▶ **TASK**
Copy out each line below exactly as it appears.

** START OF COLLECTED DATA **

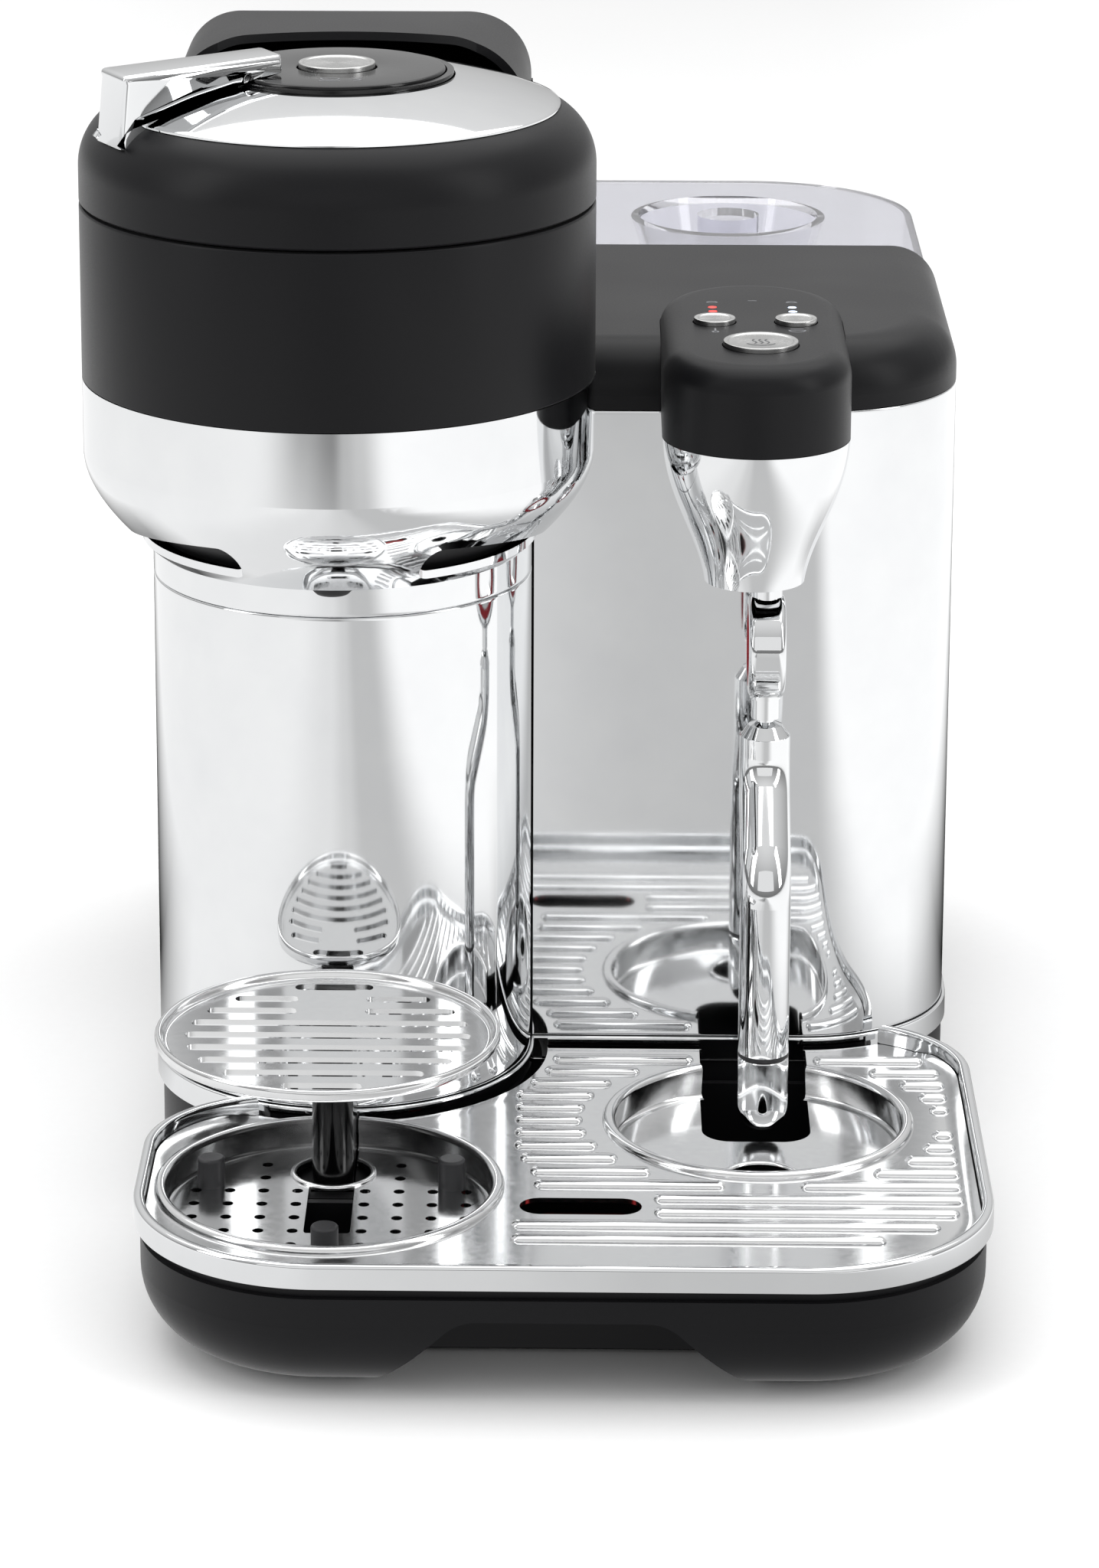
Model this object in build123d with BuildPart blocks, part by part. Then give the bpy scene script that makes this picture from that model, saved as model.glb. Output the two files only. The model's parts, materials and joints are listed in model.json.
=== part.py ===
from build123d import *
from math import asin, atan2, cos, degrees, hypot, radians, sin, sqrt
import os

# Pod coffee machine with a milk frothing wand.  Sizes are in millimetres.
# Frame: the origin is on the counter, under the middle of the machine's box;
# +X is to the user's right, +Y is to the back and +Z is up.

# ---------------------------------------------------------------- dimensions

# Round brewing head: bowl, band and lid share one vertical axis.
HEAD_X, HEAD_Y = -52.3, -59.0
HEAD_R = 69.0
BOWL_Z = 187.0
BOWL_FOOT_R = 50.8
BOWL_CURVE_TOP_Z = 214.0
BAND_Z = 234.0
LID_Z = 281.9
SEAM = 0.4
SHEET = 1.6
WALL = 2.4

# Lid: straight skirt, rounded shoulder, shallow dome, flat control disc.
SHOULDER_R = 17.0
SHOULDER_Z = 291.5
DOME_R = 59.4
DOME_EDGE_Z = 307.7
DOME_INNER_R = 31.5
DOME_INNER_Z = 315.3
DISC_R = 28.9
DISC_Z = 314.7
DISC_TOP_Z = 317.0

# Rear hinge of the lid.
HINGE_Y, HINGE_Z = 41.0, 290.0
BARREL_R = 24.0
COVER_LEFT, COVER_RIGHT = -102.0, -2.0
PIN_R = 3.0

# Locking lever on the lid.
LEVER_ANGLE = 28.5
LEVER_INNER_R, LEVER_OUTER_R = 18.0, 66.2
LEVER_TOP_INNER_Z, LEVER_TOP_OUTER_Z = 322.9, 321.0
LEVER_WIDTH = 16.0
LEVER_RING_TOP_Z = 316.2

# Column that carries the head, and its foot.
COLUMN_X, COLUMN_Y = -52.3, -43.0
COLUMN_R = 51.9
COLUMN_BACK = 67.0
COLUMN_Z, COLUMN_TOP_Z = 36.0, 175.0

# Body beside the column.
BODY_LEFT, BODY_RIGHT = 0.2, 118.0
BODY_FRONT, BODY_BACK = -38.0, 91.0
BODY_CORNER_R = 42.0
BODY_CORNER_X, BODY_CORNER_Y = 76.0, 4.0
FOOT_BAND = 1.0
BODY_TOP_Z = 217.8
CAP_TOP_Z = 236.0
CAP_EDGE_R = 14.0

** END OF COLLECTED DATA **

▶ **SOLUTION FOR THIS EXERCISE**
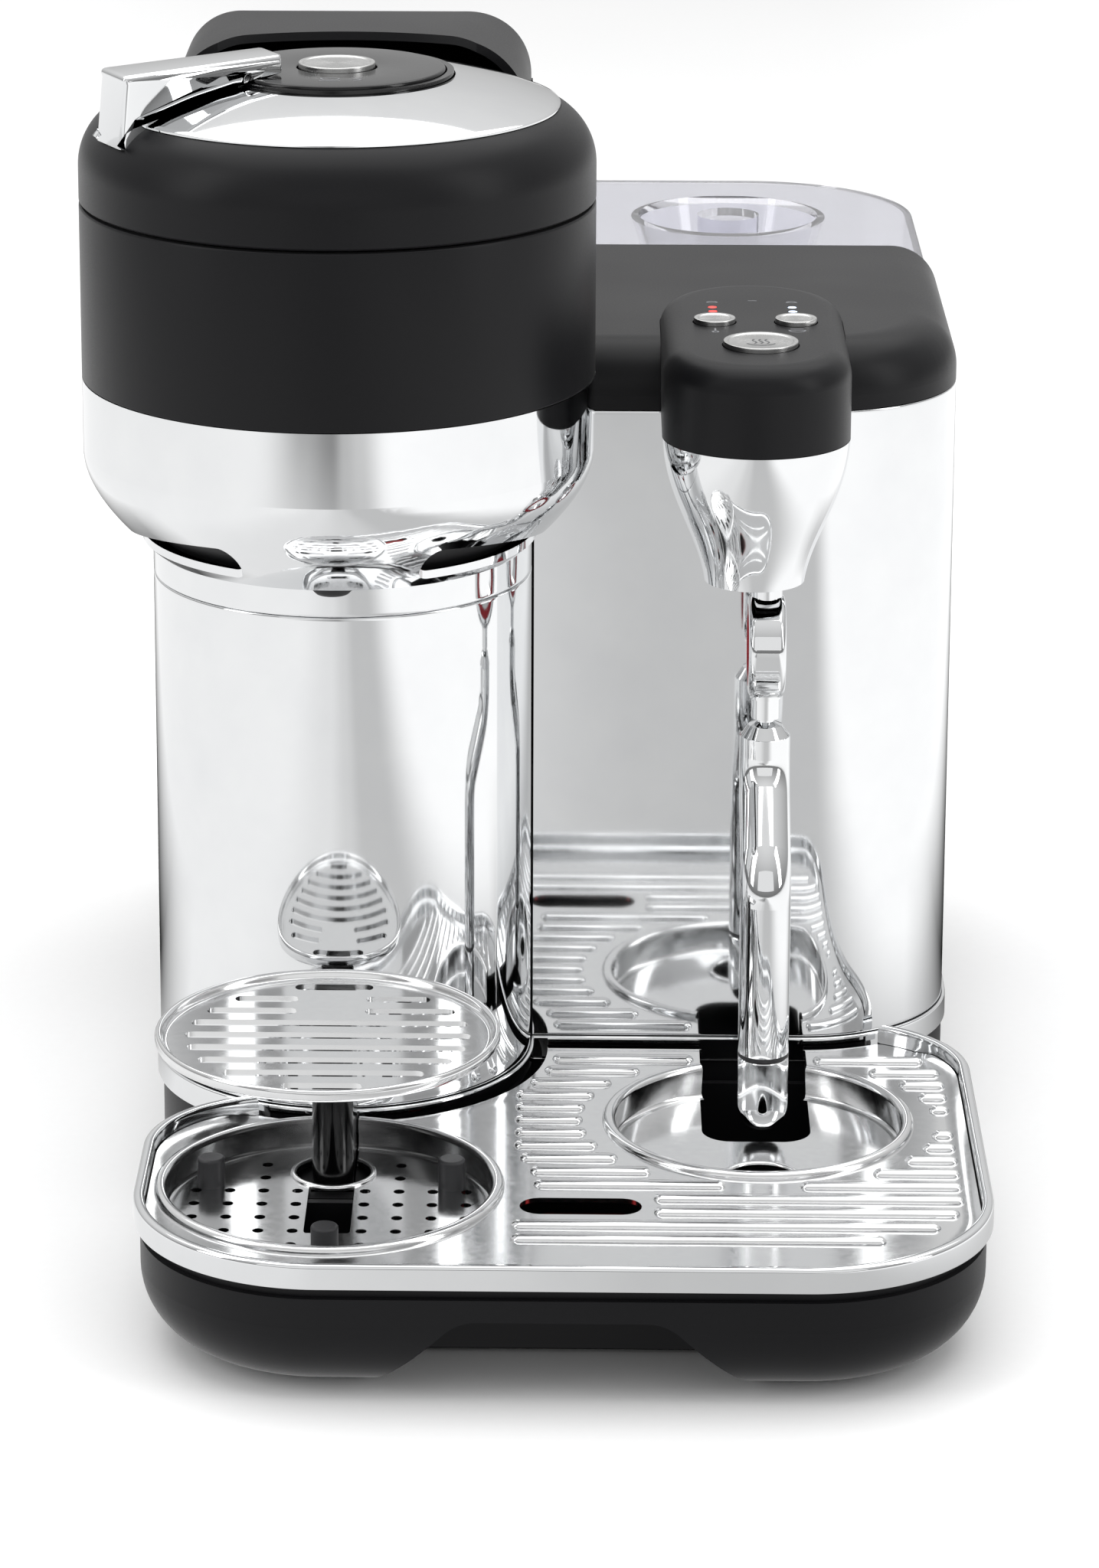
Model this object in build123d with BuildPart blocks, part by part. Then give the bpy scene script that makes this picture from that model, saved as model.glb. Output the two files only. The model's parts, materials and joints are listed in model.json.
=== part.py ===
from build123d import *
from math import asin, atan2, cos, degrees, hypot, radians, sin, sqrt
import os

# Pod coffee machine with a milk frothing wand.  Sizes are in millimetres.
# Frame: the origin is on the counter, under the middle of the machine's box;
# +X is to the user's right, +Y is to the back and +Z is up.

# ---------------------------------------------------------------- dimensions

# Round brewing head: bowl, band and lid share one vertical axis.
HEAD_X, HEAD_Y = -52.3, -59.0
HEAD_R = 69.0
BOWL_Z = 187.0
BOWL_FOOT_R = 50.8
BOWL_CURVE_TOP_Z = 214.0
BAND_Z = 234.0
LID_Z = 281.9
SEAM = 0.4
SHEET = 1.6
WALL = 2.4

# Lid: straight skirt, rounded shoulder, shallow dome, flat control disc.
SHOULDER_R = 17.0
SHOULDER_Z = 291.5
DOME_R = 59.4
DOME_EDGE_Z = 307.7
DOME_INNER_R = 31.5
DOME_INNER_Z = 315.3
DISC_R = 28.9
DISC_Z = 314.7
DISC_TOP_Z = 317.0

# Rear hinge of the lid.
HINGE_Y, HINGE_Z = 41.0, 290.0
BARREL_R = 24.0
COVER_LEFT, COVER_RIGHT = -102.0, -2.0
PIN_R = 3.0

# Locking lever on the lid.
LEVER_ANGLE = 28.5
LEVER_INNER_R, LEVER_OUTER_R = 18.0, 66.2
LEVER_TOP_INNER_Z, LEVER_TOP_OUTER_Z = 322.9, 321.0
LEVER_WIDTH = 16.0
LEVER_RING_TOP_Z = 316.2

# Column that carries the head, and its foot.
COLUMN_X, COLUMN_Y = -52.3, -43.0
COLUMN_R = 51.9
COLUMN_BACK = 67.0
COLUMN_Z, COLUMN_TOP_Z = 36.0, 175.0

# Body beside the column.
BODY_LEFT, BODY_RIGHT = 0.2, 118.0
BODY_FRONT, BODY_BACK = -38.0, 91.0
BODY_CORNER_R = 42.0
BODY_CORNER_X, BODY_CORNER_Y = 76.0, 4.0
FOOT_BAND = 1.0
BODY_TOP_Z = 217.8
CAP_TOP_Z = 236.0
CAP_EDGE_R = 14.0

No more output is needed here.